The push to rebuild Sperry Chalet continued Monday with a meeting on the project’s draft environmental assessment at Flathead Valley Community College.
As the Daily Inter Lake reported last week, this document sets forth three options for the burned-out chalet’s future, with Glacier National Park’s “preferred alternative” being to restore the chalet within its original stone walls, while updating the interior to meet current building codes and to accommodate disabled guests. The assessment calls for completing the work in two phases, one this summer and one in 2019.
During Monday’s talk, park staff discussed their work to meet this schedule.
“This whole thing is being expedited,” said Glacier Superintendent Jeff Mow. The park had previously aimed to finalize the environmental assessment by September, but now plans to do so in May.

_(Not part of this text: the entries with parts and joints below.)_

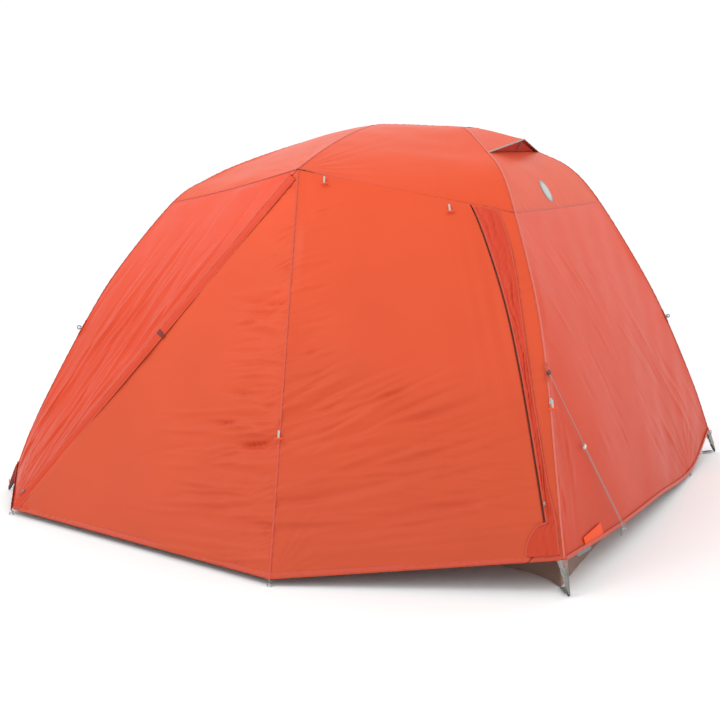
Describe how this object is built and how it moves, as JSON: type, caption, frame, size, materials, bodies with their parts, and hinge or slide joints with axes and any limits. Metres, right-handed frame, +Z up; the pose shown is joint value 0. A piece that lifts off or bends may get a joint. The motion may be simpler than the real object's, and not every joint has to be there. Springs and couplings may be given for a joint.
{
  "type": "tent",
  "caption": "Family camping tent on bent alloy poles: fly with a staked front vestibule and lifting door over an inner tent with a tray floor.",
  "frame": {"origin": "centre of the tray floor's underside, on the ground", "axes": "+Z up, -Y out of the vestibule (the front), +X to the right for someone facing the front, where the second door zip is"},
  "size_m": [2.8508, 3.0863, 1.7294],
  "materials": {
    "fly_cloth": "woven polyester ripstop, satin",
    "fly_light": "woven polyester, lit and thinner looking",
    "inner_cloth": "breathable nylon, matt",
    "floor_cloth": "coated polyester",
    "pole_alloy": "anodised, satin",
    "dark_plastic": "moulded nylon",
    "zip_tape": "coil zip",
    "slider_metal": "plated",
    "orange_plastic": "moulded",
    "white_plastic": "moulded",
    "cord": "braided",
    "webbing": "woven webbing"
  },
  "bodies": {
    "tent": {"brow_hub": "dark_plastic", "brow_pole": "pole_alloy", "corner_webbing_back_left": "webbing", "corner_webbing_back_right": "webbing", "corner_webbing_front_left": "webbing", "corner_webbing_front_right": "webbing", "floor_tray": "floor_cloth", "guy_tab_back_left": "dark_plastic", "guy_tab_back_right": "dark_plastic", "guy_tab_front_left": "dark_plastic", "guy_tab_front_right": "dark_plastic", "guyline": "cord", "hem_hook": "dark_plastic", "inner_back": "inner_cloth", "inner_door_roll": "inner_cloth", "inner_front": "inner_cloth", "inner_left": "inner_cloth", "inner_right": "inner_cloth", "left_zip_chain": "zip_tape", "leg_pole_back_left": "pole_alloy", "leg_pole_back_right": "pole_alloy", "leg_pole_front_left": "pole_alloy", "leg_pole_front_right": "pole_alloy", "pole_tip_back_left": "dark_plastic", "pole_tip_back_right": "dark_plastic", "pole_tip_front_left": "dark_plastic", "pole_tip_front_right": "dark_plastic", "rear_left": "fly_cloth", "rear_right": "fly_cloth", "ridge_hub_left": "dark_plastic", "ridge_hub_right": "dark_plastic", "ridge_pole": "pole_alloy", "right_zip_chain": "zip_tape", "roof_back_left": "fly_cloth", "roof_back_right": "fly_cloth", "roof_front_left": "fly_cloth", "roof_front_right": "fly_cloth", "roof_left": "fly_cloth", "roof_patch": "webbing", "roof_right": "fly_cloth", "stake_front": "pole_alloy", "stake_front_left": "pole_alloy", "stake_left": "pole_alloy", "stake_rear": "pole_alloy", "stake_right": "pole_alloy", "vent_hood": "fly_cloth", "vestibule_left": "fly_light", "vestibule_right": "fly_cloth", "wall_left": "fly_light", "wall_right": "fly_light"},
    "door": {"vestibule_door": "fly_cloth"},
    "left_slider": {"left_zip_slider": "slider_metal"},
    "right_slider": {"right_zip_slider": "slider_metal"},
    "toggle_top_left": {"toggle_top_left": "orange_plastic"},
    "toggle_top_right": {"toggle_top_right": "orange_plastic"},
    "toggle_seam": {"toggle_seam": "orange_plastic"},
    "toggle_side": {"toggle_side": "orange_plastic"},
    "vent_strut": {"vent_strut": "dark_plastic"},
    "line_tensioner": {"line_tensioner": "white_plastic"}
  },
  "joints": [
    {"name": "door_lift", "type": "hinge", "parent": "tent", "child": "door", "pos_m": [0, -0.784, 1.53117], "axis": [-0.9543, -0.2368, 0.1821], "range_deg": [0, 62]},
    {"name": "left_zip_slide", "type": "slide", "parent": "tent", "child": "left_slider", "axis": [0.5579, 0.3384, 0.7578], "range_m": [0, 1.5]},
    {"name": "right_zip_slide", "type": "slide", "parent": "tent", "child": "right_slider", "axis": [-0.3386, 0.3854, 0.8584], "range_m": [0, 0.5]},
    {"name": "toggle_top_left_swing", "type": "hinge", "parent": "door", "child": "toggle_top_left", "pos_m": [0.12607, -0.77988, 1.48914], "axis": [-0.9306, -0.3609, -0.0605], "range_deg": [0, 100]},
    {"name": "toggle_top_right_swing", "type": "hinge", "parent": "door", "child": "toggle_top_right", "pos_m": [0.65534, -0.65732, 1.37872], "axis": [-0.896, -0.414, -0.1608], "range_deg": [0, 100]},
    {"name": "toggle_seam_swing", "type": "hinge", "parent": "door", "child": "toggle_seam", "pos_m": [0.26298, -1.36862, 0.52085], "axis": [-0.9358, -0.3501, -0.041], "range_deg": [0, 100]},
    {"name": "toggle_side_swing", "type": "hinge", "parent": "tent", "child": "toggle_side", "pos_m": [1.22576, -0.9366, 0.66187], "axis": [-0.6139, -0.7675, 0.1846], "range_deg": [0, 100]},
    {"name": "vent_strut_fold", "type": "hinge", "parent": "tent", "child": "vent_strut", "pos_m": [0.6865, 0, 1.604], "axis": [0, 1, 0], "range_deg": [0, 90]},
    {"name": "tensioner_slide", "type": "slide", "parent": "tent", "child": "line_tensioner", "axis": [0.3213, 0.3627, -0.8748], "range_m": [0, 0.15]}
  ]
}
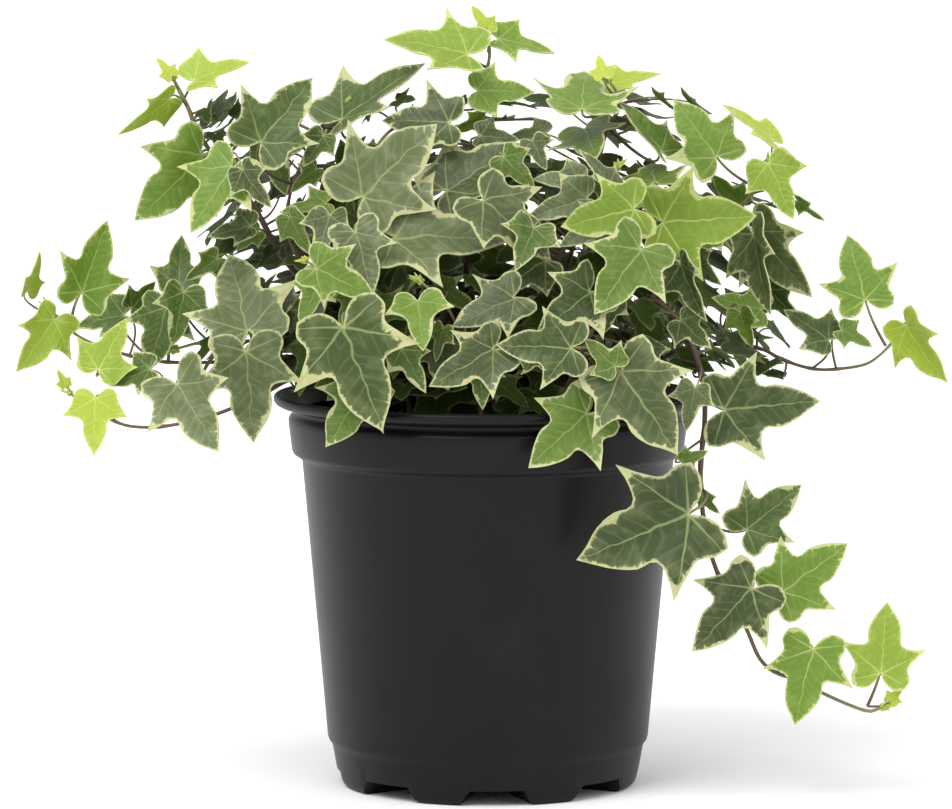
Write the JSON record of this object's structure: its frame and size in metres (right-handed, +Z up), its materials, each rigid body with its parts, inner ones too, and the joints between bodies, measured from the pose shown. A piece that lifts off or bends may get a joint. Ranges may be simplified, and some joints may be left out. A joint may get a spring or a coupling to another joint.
{
  "type": "potted glacier english ivy",
  "caption": "Variegated english ivy in a round black nursery pot: lobed cream-edged leaves on thin stems that make a loose mound and trail over the rim.",
  "frame": {"origin": "centre of the pot's foot, on the surface it stands on", "axes": "+Z up, -Y the side that the picture shows, +X to the right in the picture, where the long stem trails"},
  "size_m": [0.3556, 0.2397, 0.2998],
  "materials": {
    "pot_plastic": "satin black injection-moulded plastic",
    "peat": "damp crumbly peat",
    "ivy": "satin leaves with cream edges on brownish stems"
  },
  "bodies": {
    "root": {"pot": "pot_plastic", "soil": "peat", "vine_left_low": "ivy", "vine_left_mid": "ivy", "vine_left_grey": "ivy", "vine_left_tall": "ivy", "vine_left_twig": "ivy", "vine_centre_left": "ivy", "vine_top": "ivy", "vine_top_right": "ivy", "vine_centre_right": "ivy", "vine_right_up": "ivy", "vine_right_reach": "ivy", "vine_right_trail": "ivy", "vine_front_left": "ivy", "vine_front_middle": "ivy", "vine_front_right": "ivy", "vine_rear_left": "ivy", "vine_rear_right": "ivy", "vine_back_left": "ivy", "vine_back_middle": "ivy", "vine_back_right": "ivy"}
  },
  "joints": []
}
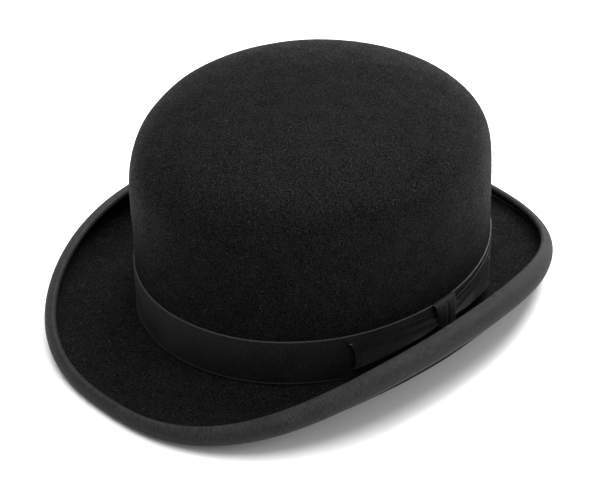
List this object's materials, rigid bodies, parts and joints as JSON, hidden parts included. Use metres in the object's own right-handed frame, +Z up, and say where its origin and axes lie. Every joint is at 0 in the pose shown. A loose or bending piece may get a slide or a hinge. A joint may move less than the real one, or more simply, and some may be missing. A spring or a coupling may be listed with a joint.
{
  "type": "bowler hat",
  "caption": "Stiff felt bowler hat with a rounded crown, curled ribbon-bound brim, hat band with a flat side bow, and a lined inside with a leather sweatband.",
  "frame": {"origin": "centre of the hat's box, on the surface that the hat rests on", "axes": "+Z up, the front of the hat faces -Y, and the bow is on +X, the wearer's left"},
  "size_m": [0.2302, 0.2932, 0.127],
  "materials": {
    "felt": "matt fur felt",
    "grosgrain": "ribbed ribbon with a soft sheen",
    "thread": "matt",
    "leather": "satin",
    "reed": "matt",
    "tape": "matt",
    "satin": "satin sheen",
    "label": "matt"
  },
  "bodies": {
    "root": {"felt_body": "felt", "brim_binding": "grosgrain", "binding_thread": "thread", "hat_band": "grosgrain", "bow_ribbon": "grosgrain", "bow_knot": "grosgrain", "bow_tack_front": "thread", "bow_tack_rear": "thread", "sweatband": "leather", "sweatband_reed": "reed", "reed_tape": "tape", "sweatband_thread": "thread", "sweatband_joint_tape": "tape", "sweatband_bow": "grosgrain", "lining_side": "satin", "lining_tip": "satin", "size_label": "label"}
  },
  "joints": []
}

Other to-be-completed elements of the planning process include obtaining a biological opinion from the Fish and Wildlife Service, securing a contractor and finding funding.
Mow said that the Park Service expects the project to cost between $8 and $12 million, but more specific projections are not yet available. According to Glacier spokesperson Lauren Alley, the lodge was insured for $1.2 million. The rest, Mow said, will be covered by a blend of government and private funds.
“The Secretary [of the Interior] has said that this should be a public-private partnership, so he’s anticipating that philanthropy will definitely play a role in that, but there will also have to be some funding from government sources.”
Secretary of the Interior Ryan Zinke discussed the rebuilding with Mow and Glacier National Park Conservancy Executive Director Doug Mitchell during his March visit to Columbia Falls, and the superintendent reiterated Zinke’s support.
“This is being managed very much by the Washington office, and needless to say the Secretary is very interested in this. I think his goal is to get Sperry up and running in as short a time as possible.”
But Mow also acknowledged that “we’re pushed up against some pretty significant feasibility issues, whether it’s acquisition of materials or whatever. It’s all got to be part of the mix.”
Even when the financial and regulatory hurdles are cleared, rebuilding the chalet will be no easy task, especially after this winter’s blizzards. Flyovers of the chalet site have shown snow reaching up to the second story. Alley said that in September, crews counted 300 trees down across the 6.5-mile trail leading to Sperry, and that winter has likely brought down many more.
All of this will have to be cleared before site assessment can begin. As temperatures warm, “we will be chasing the snow up, clearing the trail,” Deputy Superintendent Eric Smith told reporters after the presentation, adding that the Flathead National Forest hotshot crew may help remove the debris.
Other technical issues raised by guests included protections for grizzly bears, the chalet’s water source and noise from helicopter flights, several hundred of which will be needed to ferry workers and materials to the site during the first phase. Smith said he expects flights to be confined to a few periods of heavy activity.
Alley said that construction drawings are expected the week of May 7. A completion date for the biological opinion has not been set.
The assessment is open for public comment until May 7. To view the document and submit comments, visit http://parkplanning.nps.gov/SperryChalet2018. It may also be requested by calling 406-888-7898, and comments may be mailed to Superintendent, Glacier National Park, Attn: Sperry Chalet, P.O. Box 128, West Glacier, Montana 59936.